Deep Reinforcement Learning for Infinite Horizon Mean Field Problems in Continuous Spaces
Andrea Angiuli, Jean-Pierre Fouque, Ruimeng Hu, Alan Raydan
TL;DR
This work develops IH-MF-AC, an online, model-free actor-critic algorithm that integrates a score-based representation of the mean-field distribution with Langevin sampling to solve infinite-horizon continuous-space mean field games and mean field control problems. By tuning the relative learning rates among the actor, critic, and score networks, the method can converge to either the MF equilibrium (MFG) or the MF optimum (MFC), and it can be extended to mixed MF control games (MFCG). The approach is validated on linear-quadratic benchmarks, yielding analytic MF-G/MF-C solutions and demonstrating stable recovery of the optimal mean-field distributions and controls, with insights into stability and exploration.
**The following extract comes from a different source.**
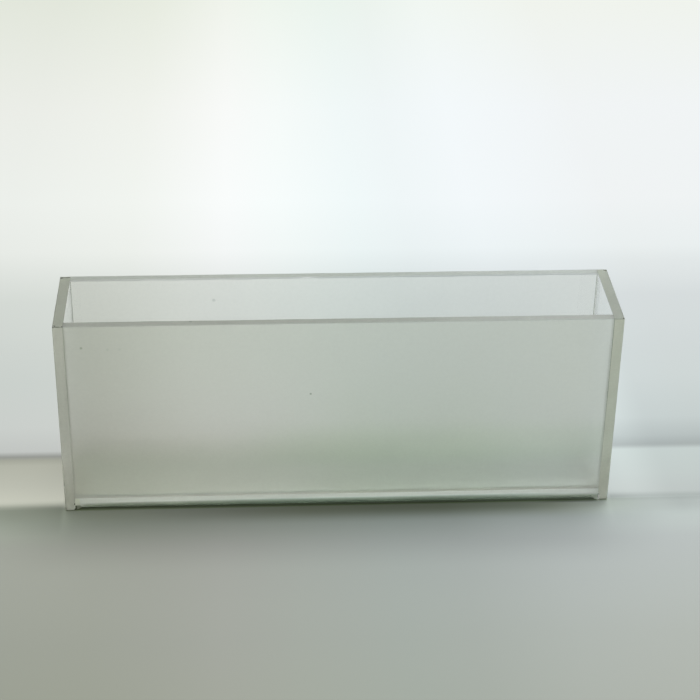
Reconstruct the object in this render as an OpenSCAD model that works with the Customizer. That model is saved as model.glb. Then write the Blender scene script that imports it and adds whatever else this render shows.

The work advances model-free techniques for large-population mean-field problems in continuous spaces and provides a scalable framework for future research in finite-horizon extensions and rigorous convergence guarantees.
Abstract
We present the development and analysis of a reinforcement learning (RL) algorithm designed to solve continuous-space mean field game (MFG) and mean field control (MFC) problems in a unified manner. The proposed approach pairs the actor-critic (AC) paradigm with a representation of the mean field distribution via a parameterized score function, which can be efficiently updated in an online fashion, and uses Langevin dynamics to obtain samples from the resulting distribution. The AC agent and the score function are updated iteratively to converge, either to the MFG equilibrium or the MFC optimum for a given mean field problem, depending on the choice of learning rates. A straightforward modification of the algorithm allows us to solve mixed mean field control games (MFCGs). The performance of our algorithm is evaluated using linear-quadratic benchmarks in the asymptotic infinite horizon framework.